The Gigabyte GTX 1650 Super WindForce OC is only marginally more expensive than the NVIDIA MSRP, yet includes premium features like fan-stop, a dual-fan thermal solution, overclock out of the box, and a backplate. We take a closer look, also to decide how it competes against the AMD RX 5500 XT.

*Show full review*


----------



## Xuper (Jan 27, 2020)

Where is 5600XT in chart (Performance per watt ) ?

Also Furmark result is strange.if you look at Peak ( gaming ) vs Furmark , different is minimal.Is it possible Nvidia Driver detects Furmark and block it? Furmark is famous as Power Virus.


----------



## W1zzard (Jan 27, 2020)

Xuper said:


> Also Furmark result is strange.if you look at Peak ( gaming ) vs Furmark , different is minimal.Is it possible Nvidia Driver detects Furmark and block it?
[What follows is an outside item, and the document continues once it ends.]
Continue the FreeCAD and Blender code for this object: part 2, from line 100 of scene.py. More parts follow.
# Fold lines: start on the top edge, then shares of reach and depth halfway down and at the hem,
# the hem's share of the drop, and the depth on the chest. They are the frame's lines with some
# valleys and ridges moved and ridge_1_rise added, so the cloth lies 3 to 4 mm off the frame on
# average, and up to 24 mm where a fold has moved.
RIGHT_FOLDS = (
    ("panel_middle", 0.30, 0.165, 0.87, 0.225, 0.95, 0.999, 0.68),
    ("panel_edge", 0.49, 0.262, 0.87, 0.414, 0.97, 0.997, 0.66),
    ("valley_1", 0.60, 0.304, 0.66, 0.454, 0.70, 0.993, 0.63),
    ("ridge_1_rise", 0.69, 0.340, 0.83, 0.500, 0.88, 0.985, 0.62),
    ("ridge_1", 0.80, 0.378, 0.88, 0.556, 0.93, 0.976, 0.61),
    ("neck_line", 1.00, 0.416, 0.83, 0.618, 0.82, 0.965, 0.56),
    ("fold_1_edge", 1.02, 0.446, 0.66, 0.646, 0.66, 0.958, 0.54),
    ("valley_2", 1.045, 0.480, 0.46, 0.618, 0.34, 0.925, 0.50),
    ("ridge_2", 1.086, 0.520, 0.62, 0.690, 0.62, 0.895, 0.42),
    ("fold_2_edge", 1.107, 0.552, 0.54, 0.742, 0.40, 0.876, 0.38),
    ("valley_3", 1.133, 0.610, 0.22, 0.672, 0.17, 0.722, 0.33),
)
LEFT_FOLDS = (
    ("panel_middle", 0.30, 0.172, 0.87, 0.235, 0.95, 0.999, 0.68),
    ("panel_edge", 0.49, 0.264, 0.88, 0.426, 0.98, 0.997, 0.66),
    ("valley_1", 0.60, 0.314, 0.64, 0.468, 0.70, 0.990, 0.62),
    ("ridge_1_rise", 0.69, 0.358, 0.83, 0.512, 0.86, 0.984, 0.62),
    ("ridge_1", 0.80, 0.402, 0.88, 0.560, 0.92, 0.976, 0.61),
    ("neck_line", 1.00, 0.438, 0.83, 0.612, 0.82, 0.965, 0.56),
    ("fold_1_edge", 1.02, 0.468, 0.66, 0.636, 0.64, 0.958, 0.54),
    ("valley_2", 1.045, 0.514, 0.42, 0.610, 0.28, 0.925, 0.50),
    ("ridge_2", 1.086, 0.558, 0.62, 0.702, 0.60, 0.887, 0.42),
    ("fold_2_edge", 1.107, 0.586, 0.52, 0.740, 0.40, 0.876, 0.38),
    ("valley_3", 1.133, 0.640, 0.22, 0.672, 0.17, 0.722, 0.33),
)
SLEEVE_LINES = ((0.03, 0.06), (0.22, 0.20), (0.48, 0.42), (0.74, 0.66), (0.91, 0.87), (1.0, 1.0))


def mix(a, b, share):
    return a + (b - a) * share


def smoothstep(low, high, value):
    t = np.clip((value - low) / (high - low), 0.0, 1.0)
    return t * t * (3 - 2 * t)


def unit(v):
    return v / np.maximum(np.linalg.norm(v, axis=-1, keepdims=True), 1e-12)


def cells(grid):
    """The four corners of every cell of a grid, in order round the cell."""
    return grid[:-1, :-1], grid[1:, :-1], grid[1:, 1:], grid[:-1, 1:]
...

NVIDIA power limiter. It physically measures whole board power and clocks down the card when exceeded



Xuper said:


> Where is 5600XT in chart (Performance per watt ) ?
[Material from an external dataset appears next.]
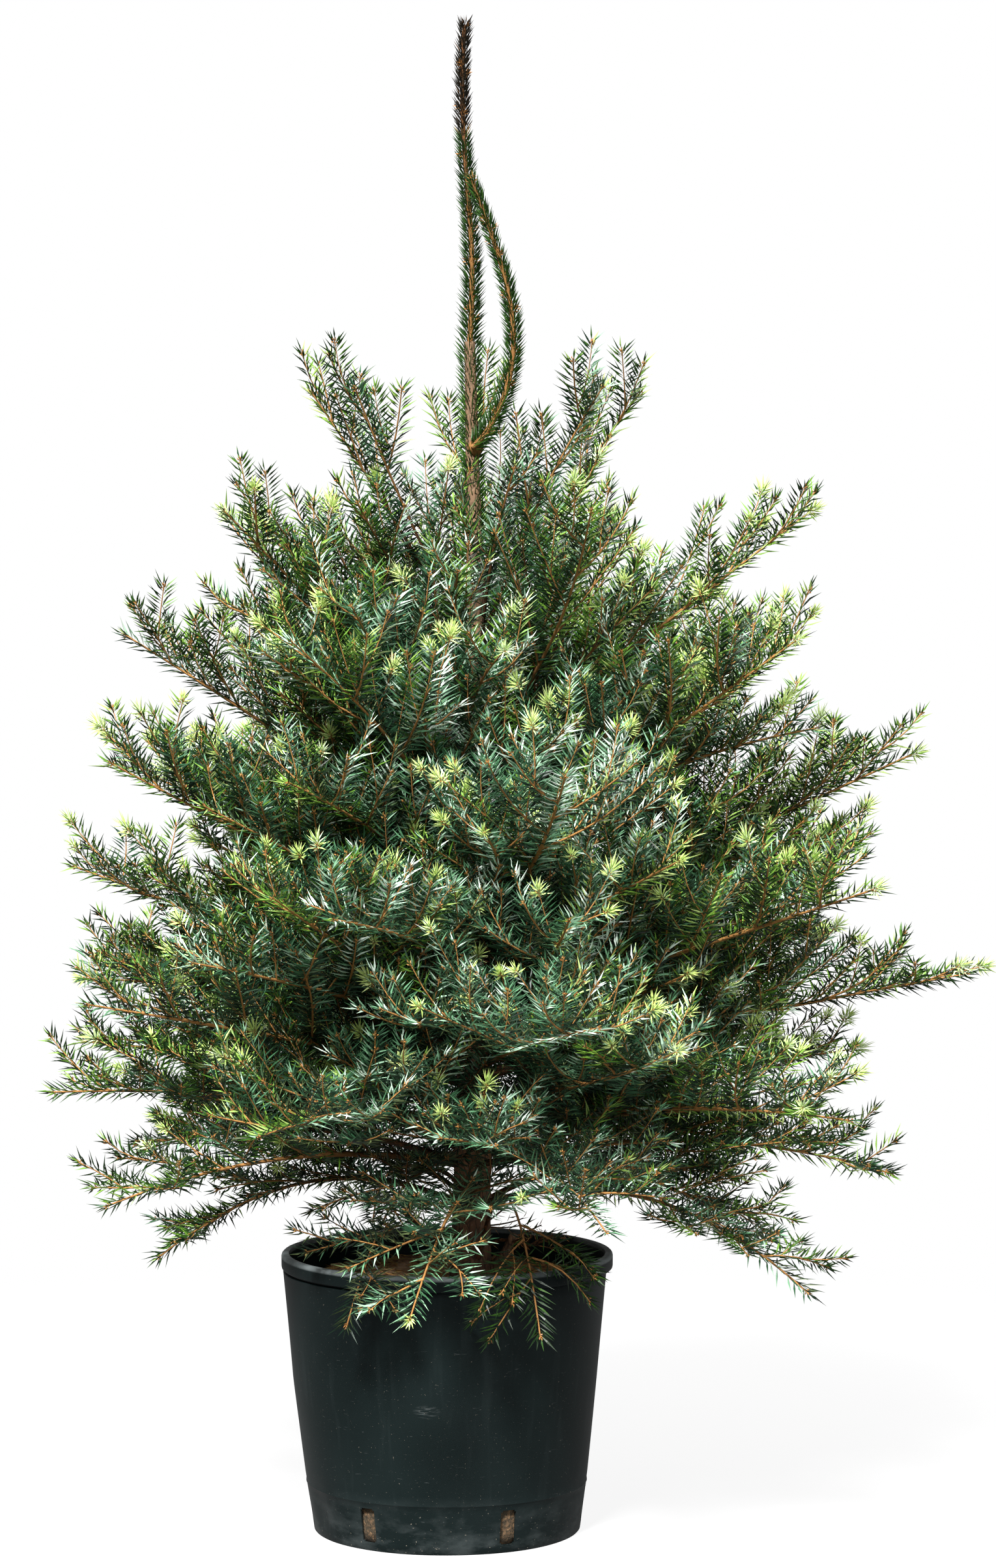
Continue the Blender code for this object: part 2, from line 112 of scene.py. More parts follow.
# Tiers, lowest first: height, rise, tip rise and reach as shares of the trunk, first direction, shoot bend.
TIERS = (
    (0.086, 0.063, -0.068, 0.362, 35.0, -0.10),
    (0.127, 0.050, -0.014, 0.443, 2.0, 0.00),
    (0.172, 0.045, 0.041, 0.480, 38.0, 0.06),
    (0.226, 0.054, 0.100, 0.520, 4.0, 0.12),
    (0.290, 0.077, 0.154, 0.480, 35.0, 0.18),
    (0.362, 0.100, 0.204, 0.452, 0.0, 0.22),
    (0.452, 0.127, 0.240, 0.389, 30.0, 0.26),
    (0.561, 0.136, 0.262, 0.321, 2.0, 0.30),
    (0.688, 0.145, 0.262, 0.186, 20.0, 0.34),
)
LIMBS_PER_TIER = 5
LEAN_RIGHT = 0.06
LIMB_SWAY = 0.030
LIMB_TURN = 9.0
DROOPING = (
    ("drooping_branch_left", 0.115, -0.130, 237.5, -0.10, 0.30, 5),
    ("drooping_branch_right", 0.030, -0.057, 289.6, -0.45, 0.62, 4),
)
BEYOND_RIM = 0.050
OVER_RIM = 0.012
TWIGS = (
    (0.045, 0.010, 0.120, 338.0),
    (0.055, 0.035, 0.105, 205.0),
    (0.050, 0.020, 0.115, 75.0),
)
LIMB_BASE_RADIUS = 0.0050
LIMB_RADIUS = 0.0085
TWIG_RADIUS = 0.0030
SHOOT_BASE_RADIUS = 0.0060
SHOOT_RADIUS = 0.0075
SHOOT_TIP_RADIUS = 0.0045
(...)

I'm still undecided how to include it.. AMD original spec? OC BIOS? Both?


----------



## SlayerJC (Jan 27, 2020)

W1zzard said:


> 'm still undecided how to include it.. AMD original spec? OC BIOS? Both?


Both.


----------



## Liquid Cool (Jan 27, 2020)

That 'performance per dollar' king is still my favorite graphics card in this group.  Although...admittedly I'm not fully up to date with the latest tech.  As I get older...I just don't feel the need to do so...nor could I keep up even if I wanted to...

Great review though...it's this group of cards probably up to and including the RX 5600 XT that I enjoy reading about the most.

Best,

Liquid Cool


----------



## RealNeil (Jan 27, 2020)

Liquid Cool said:


> nor could I keep up even if I wanted to...


I can't either. I'm just keeping the dual card solutions that I have until they shudder and gasp their last.

And yes, it is a great review.


----------



## Ripcord (Jan 27, 2020)

Strange conclusion.
The difference between the 5500xt and the 1650 super seem negligible at best, but looking at the charts the 1650 is approx 1fps faster in 1080p and the 5500xt is approx 1fps faster at 1440p, in the uk the 5500xt and 1650 super are the same price. so there is no real performance difference  between the cards.


----------



## Rowsol (Jan 27, 2020)

I've been waiting for this. As I feared, the other publication I saw was right, the fans spin too fast. They reported 75% fan speed or 1800rpm, which is ridiculous given the size of the cooler and the wattage of the card. People shouldn't have to set a manual fan curve to get a quiet experience. The thing that I don't get is how the Palit single fan card has both lower temp and noise compared to this. I guess I'll pony up the extra dough for the MSI.


----------



## Fluffmeister (Jan 27, 2020)

SlayerJC said:


> Both.



Nah, pretty sure W1zz has better things to do, might as well be the OC OMG BIOS.

Dodgy launch either way, I suspect a few in Nv headquarters are having a giggle.


----------



## superGTX (Jan 27, 2020)

bought it, 
LOUD & HOT,
tweak it, either LOUD or HOT,
sold it,
GG MSi

*true story*


----------



## Nihilus (Jan 28, 2020)

There are a couple of 1660 cards being sold on Newegg for $200 now.  I think it is worth the extra $30.  The GDDR5 on the card overclocks like crazy and reaches near 1660 Super levels (the 1660 super is not as bandwidth starved).  Also  the extra 2 GB of vram would come in handy.


----------



## webdigo (Jan 28, 2020)

superGTX said:


> bought it,
> LOUD & HOT,
> tweak it, either LOUD or HOT,
> sold it,
> ...



I replaced the fans on my gigabyte 1650-super, with 2 bequiet fans I had laying around.
Never gets hot, and now super quiet too. This is at constant 500rpm regardless of load.


----------



## Countryside (Jan 28, 2020)

A decent gpu for 170$


----------